A married person who has a stable extra-marital relationship is dishonest, per se. Anyone who can deceive his or her own family can do the same with others, not to mention with institutions where we're told "nobody" is hurt when money goes missing. Of course politicians playing on the side are not just corrupt but also vulnerable to blackmail.
In China, links have been found between extra-marital affairs and thieving from public funds. A study of a sample group of corrupt Chinese officials who'd been disciplined found that almost every one had also cheated on his wife, and three out of five had full-time mistresses. Ming Li, a woman who heads a marriage counseling firm, is clear on one thing: "When a man has a lot of money, he's always looking for a lover."
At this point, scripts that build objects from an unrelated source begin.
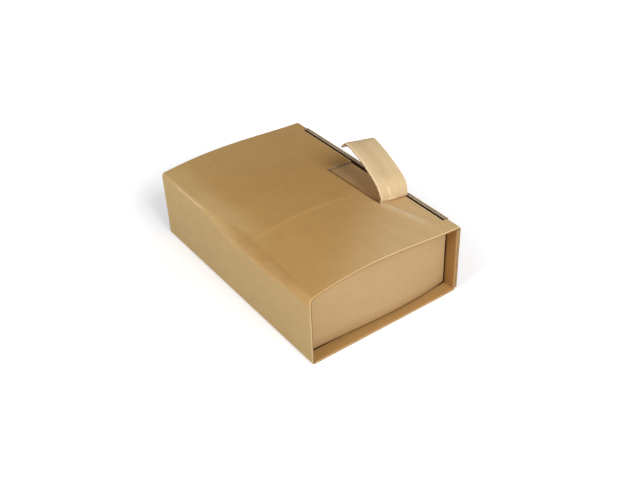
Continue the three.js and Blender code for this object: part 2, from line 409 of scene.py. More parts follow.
# %% [markdown]
# ## Buckles and sagging walls
#
# The lifted strip is buckled near its base, where it was bent hardest, and a soft fold runs up
# beside its tear. The walls are never quite flat. These are heights of less than a millimetre,
# added to the depth of each layer, so all three layers of the board share them.

# %% Small departures from the ideal board
low_buckle = 0.5 * MM
upright_buckle = 0.7 * MM
soft_buckle = 0.3 * MM
tear_buckle = 0.5 * MM
sag_depth = 0.25 * MM
sag_offset = 0.8


def ridge(distance, width):
    return math.exp(-((distance / width) ** 2))


def strip_buckle(x, along):
    """Creases near the strip's base: one across it, one up it, and a softer one further up."""
    across = across_strip(x)
    from_tear = x - tear_line
    low = ridge(along - 13 * MM - 2 * MM * across, 1.5 * MM)
    low *= ease(across, 0.1, 0.3) * (1 - ease(across, 0.5, 0.7))
    upright = ridge(from_tear - 13 * MM - 0.2 * (along - 16 * MM), 2 * MM)
    upright *= ease(along, 11 * MM, 17 * MM) * (1 - ease(along, 26 * MM, 36 * MM))
    soft = ridge(along - 52 * MM + 6 * MM * across, 6 * MM)
    beside_tear = ridge(from_tear - 6 * MM, 2.2 * MM) * ease(along, 25 * MM, 50 * MM)
    creases = low_buckle * low + upright_buckle * upright
    return creases - soft_buckle * soft + tear_buckle * beside_tear


def wall_sag(place):
    """How far a wall dips inwards, as 0 or less: large soft dips with smaller ones on them."""
    dips = noise.noise(place * 14) + 0.6 * noise.noise(place * 31)
    return sag_depth * min(dips - sag_offset, 0)


sag_sample = wall_sag(Vector((left, 0, lid_height / 2)))
print(f"the middle of the left wall dips by {-sag_sample / MM:.2f} mm")


# %% [markdown]
# ## Cutting a blank
#
# A blank starts as a plane as large as the unfolded sheet. The bisect tool cuts it along each
# fold and each die line, and then often enough that it can bend. Columns run along the pack,
# and rows run round it.

# %% Cut a plane into a blank
CUT_MERGE = 1e-6
steps_in_fold = 5
steps_in_panel = 6


def clear_selection():
    if bpy.context.object and bpy.context.object.mode != "OBJECT":
        bpy.ops.object.mode_set(mode="OBJECT")
    bpy.ops.object.select_all(action="DESELECT")


def cut_blank(name, width, low, high, rows, column_lines, row_lines=()):
    """A flat sheet from x = 0 to width and y = low to high, cut along the given lines."""
    clear_selection()
    bpy.ops.mesh.primitive_grid_add(x_subdivisions=1, y_subdivisions=rows, size=1)
    blank = bpy.context.object
    blank.name = name
    bpy.ops.object.mode_set(mode="EDIT")
    bpy.ops.mesh.select_all(action="SELECT")
    bpy.ops.transform.resize(value=(width, high - low, 1))
    bpy.ops.transform.translate(value=(width / 2, (low + high) / 2, 0))
    for lines, normal in ((column_lines, (1, 0, 0)), (row_lines, (0, 1, 0))):
        for line in lines:
            bpy.ops.mesh.select_all(action="SELECT")
            place = [line * n for n in normal]
            bpy.ops.mesh.bisect(plane_co=place, plane_no=normal, threshold=CUT_MERGE)
    bpy.ops.object.mode_set(mode="OBJECT")
    print(name, "is cut into", len(blank.data.polygons), "faces")
    return blank


def lines_in(path, steps):
    """Cut lines for every panel of a path: its start, and evenly inside it."""
    lines = []
    for name, start, length, turn, _ in path.panels:
        count = steps.get(name, steps_in_fold if turn else steps_in_panel)
        lines += [start + length * i / count for i in range(count)]
    return lines[1:]


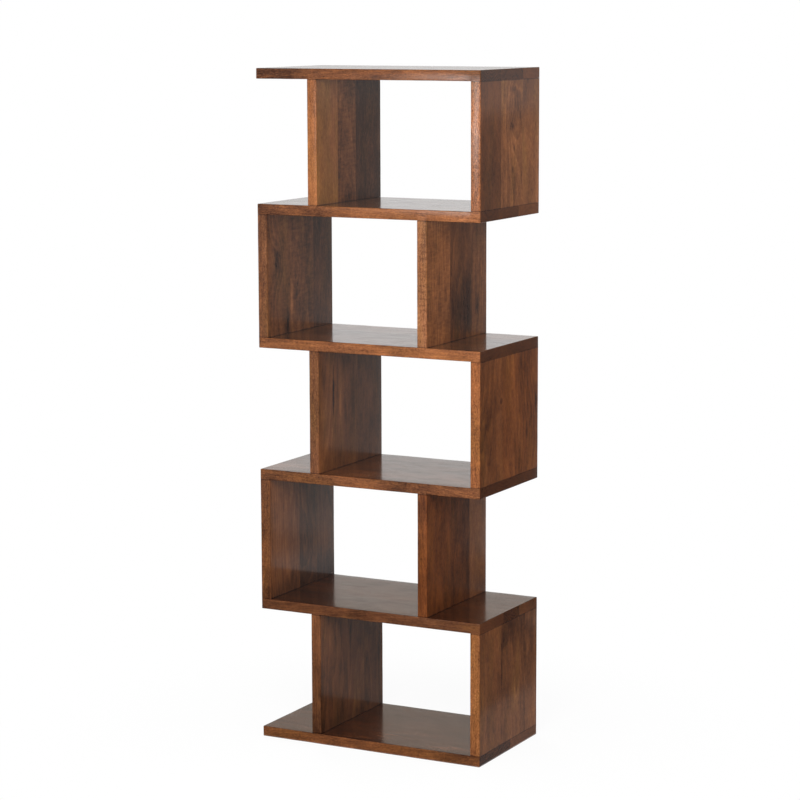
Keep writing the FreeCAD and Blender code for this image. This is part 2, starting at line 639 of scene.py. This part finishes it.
@dataclass
class Stave:
    """One stave of a board, shaped from a block with its outward corners eased by hand."""

    node: str
    block: Block
    joint_places: list[float]
    cut: Cut
    mesh_step: float = 18.0 * MM
    arris_segments: int = 4
    sanding_depth: float = 0.5 * MM
    sanding_length: float = 45.0 * MM
    wave_depth: float = 0.16 * MM
    wave_length: float = 130.0 * MM
    close: float = 0.01 * MM
    smooth_angle: float = math.radians(35.0)

    def build(self, carcass: Carcass, tone: Tone) -> bpy.types.Object:
        """Makes the stave's mesh and dresses it.

        Args:
            carcass: all the wood, for the outward corners.
            tone: how dark it took the stain.

        Returns:
            The finished piece, riding on the body in its node's place.
        """
        piece = self._blank()
        self._divide()
        self._ease_corners(piece, carcass)
        self._wave(piece)
        self._keep_inside(piece)
        bpy.ops.object.shade_smooth_by_angle(angle=self.smooth_angle)
        self._flatten_shading(piece)
        piece.data.materials.append(StainedWood(self.node, tone, self.cut).made())
        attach(piece, BODY)
        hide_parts(self.node)
        return piece

    def _blank(self) -> bpy.types.Object:
        """Adds the sharp-edged block, with its place in its mesh."""
        bpy.ops.object.select_all(action="DESELECT")
        size = self.block.high - self.block.low
        middle = (self.block.high + self.block.low) / 2
        bpy.ops.mesh.primitive_cube_add(size=1.0, location=middle, scale=size)
        piece = bpy.context.active_object
        piece.name = f"{self.node}_eased"
        bpy.ops.object.transform_apply(location=True, rotation=True, scale=True)
        return piece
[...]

Within Colombia's bureaucratic nomenklatura, which is less stable than China's, officials typically cannot afford to maintain several households simultaneously. The best our officials manage seems to be the odd indiscretion or paying a hooker during a trip. It is no surprise that an escort girl here should have cited certain congressmen with whom she had worked as an "assistant" as among her most assiduous customers. Luckily for these girls, in the world's "happiest" and most carefree country, delving into private lives is still avoided, even when it affects the public purse. Nobody will know how many municipal contracts or provincial posts have been paid for with sexual services. Corruption fueled by prostitution, which requires go-betweens, can cost the public purse far more than regular concubines whose costs are basically a home and living expenses, without intermediaries.
Paying off politicians, judges and entrepreneurs with "feminine charm" is nothing unusual in Colombia. The former head of a state agency with an enormous budget says that decades ago, when visiting regional offices, he was usually met by the local notable (and presumptive partner of state projects) in the company of pretty girls placed at his disposal. He refused not just out of respect for his family, but also to avoid shady situations.
Another former technocrat says he attended a party outside the capital where the president, the cabinet, magistrates and businessmen had two escorts each, paid for by the head of the regional prosecution service apparently familiar with such operations. Though he did not use his "gift," he recalls, several politicians gave him friendly pats on the back, as if to say, welcome to our world!
A female district official, one of the biggest prostitution experts I know, once told me about a brothel that "specialized" in magistrates. Her husband who was a lawyer, used to tell her that an excellent way to win a court case was always to use women to "prod" the judgment in the right direction.
The modalities of sexual favors are often ignored in public discussions of corruption, amid the strident talk and the drama surrounding the victims. For very often it all is taken care of quite smoothly. Indeed, the drug cartels don't have two, but three weapons in their persuasive arsenal: cash, bullets and girls.
I am no moralist, and believe people should be free to engage in private activities of their choice. But what's the price when sexual favors become the currency that shapes public life?